Assim, a Faixa de Gaza isoladamente não é um país. A Organização das Nações Unidas (ONU), no entanto, reconhece a Palestina desde 2012, quando foi inserida na organização como um Estado Observador, com a aprovação de 138 nações, nove votos contrários e 41 abstenções.

Por outro lado, a Cisjordânia é um território sem saída para a costa mediterrânea, que faz fronteira com a Jordânia e o Mar Morto, ao leste, e com Israel, ao sul, oeste e norte. A Cisjordânia constitui a maior porção da Palestina, perfazendo uma área de 5.860 km2 e contendo uma população de 3.176,549 habitantes. Gaza e Cisjordânia constituem a Palestina, sendo territórios separados com o Estado de Israel entre eles.   

Também aqui nos interessa a abordagem da ação terrorista concatenada pelo braço palestino armado, o Hamas, no último dia 7 de outubro, em pleno território israelense, causando a morte de cerca de 1.400 pessoas, mormente dos participantes de uma festa “rave”, que é um evento tradicional de música eletrônica ao gosto da juventude israelense, ocorrendo em locais afastados e a céu aberto.  Neste caso a “rave” era a Supernova Universo Paralello Edition, criada no Brasil há 23 anos e organizada pela primeira vez em Israel por Juarez Petrillo, pai do também DJ brasileiro Alok, Ela acontecia na região do kibutz Reim, próxima da Faixa de Gaza.

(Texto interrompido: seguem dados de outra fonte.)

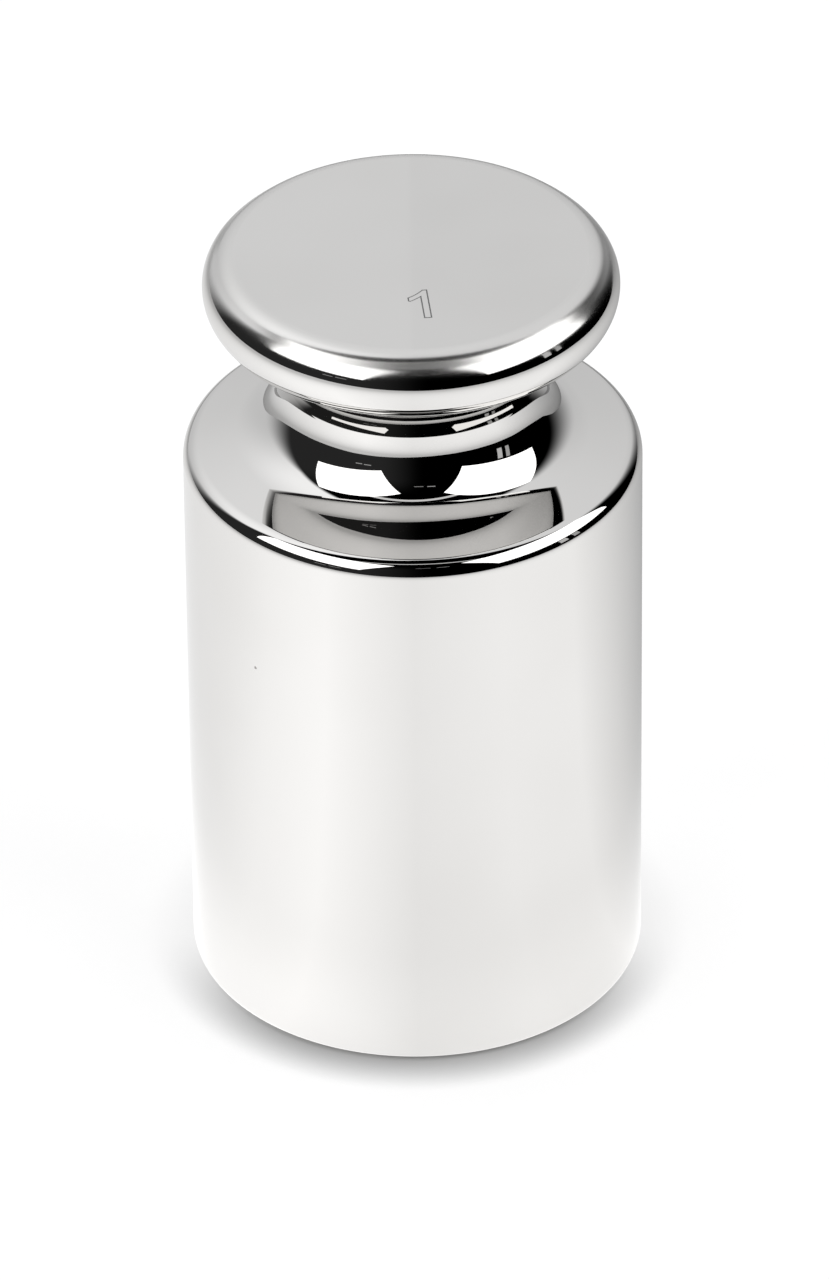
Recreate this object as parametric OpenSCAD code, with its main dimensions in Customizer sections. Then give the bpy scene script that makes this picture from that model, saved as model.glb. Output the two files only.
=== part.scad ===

Não sou eu que venho aqui defender os atos terroristas praticados pelo Hamas, que no 7 de Outubro de 2023 invadiu o território de Israel matando, sequestrando e barbarizando, porém estou sintonizado com as declarações do português António Guterres, Secretário Geral da ONU/NATO – Organização das Nações Unidas –  que, ao mesmo tempo, condenou o terrorismo do Hamas, mas o justificou afirmando que “não aconteceram no vácuo”, ou seja não vieram do nada, concluindo que “o povo palestino tem sido sujeito a uma ocupação sufocante há 56 anos”. Melhor que eu traduza: desde a Guerra dos Seis Dias, em 1967, que o Estado de Israel, ocupou territórios árabes, nem todos devolvidos, oprimindo e violentando de modo particular o povo palestino. O Ocidente que ferozmente criticava o Muro de Berlim, se cala diante de outra vergonha que é o Muro da Cisjordânia, de mazelas semelhantes. O governo fascistóide de Netanyahu impõe permanente escalada de medo em Gaza e na Cisjordânia, através de seu poderoso exército e demais forças de segurança. Pior, patrocina a invasão de territórios palestinos por colonos judeus. Além do mais concluiu o Secretário-Geral da ONU: o povo palestino não deveria ser punido coletivamente pelos ataques do Hamas. Ou como satiriza o radialista muzambinhense Regis Policarpo: punem a esmo, porque os extremistas não se identificam com um símbolo de terrorista na testa.

O governo de Israel, através de seu Embaixador na ONU, Gilad Erdan, apelou para que Guterres se demita do Secretariado Geral da ONU, enquanto o Chanceler israelense Eli Cohen indiferente à desproporção dos ataques que devastam Gaza, que já matou muito mais palestinos do que judeus mortos, prometeu a continuidade dos bombardeios “pois é uma questão de sobrevivência para Israel”.  Sempre foi assim, diz este escriba: os mais fortes choram lágrimas de crocodilo. Sorte nossa que norte-americanos, israelenses e britânicos não mais são hegemônicos neste planeta. E aqueles que pensam que a Israel de hoje ainda é “um povo de Deus”, como foi a de outrora, não se esqueçam que aquilo foi a Antiga Aliança, ficou no Velho Testamento da Bíblia. O judaísmo não é cristianismo, não acreditam em Jesus como Filho de Deus e, ainda, esperam pelo Messias.

Como pode um povo que passou pelo Holocausto perpetrar a ignomínia e a desumanidade de tratar Gaza como um campo de concentração? De asfixiar e destroçar inocentes com bombas poderosas? Dos tempos remotos, da Antiguidade, a herança belicosa persiste em Israel.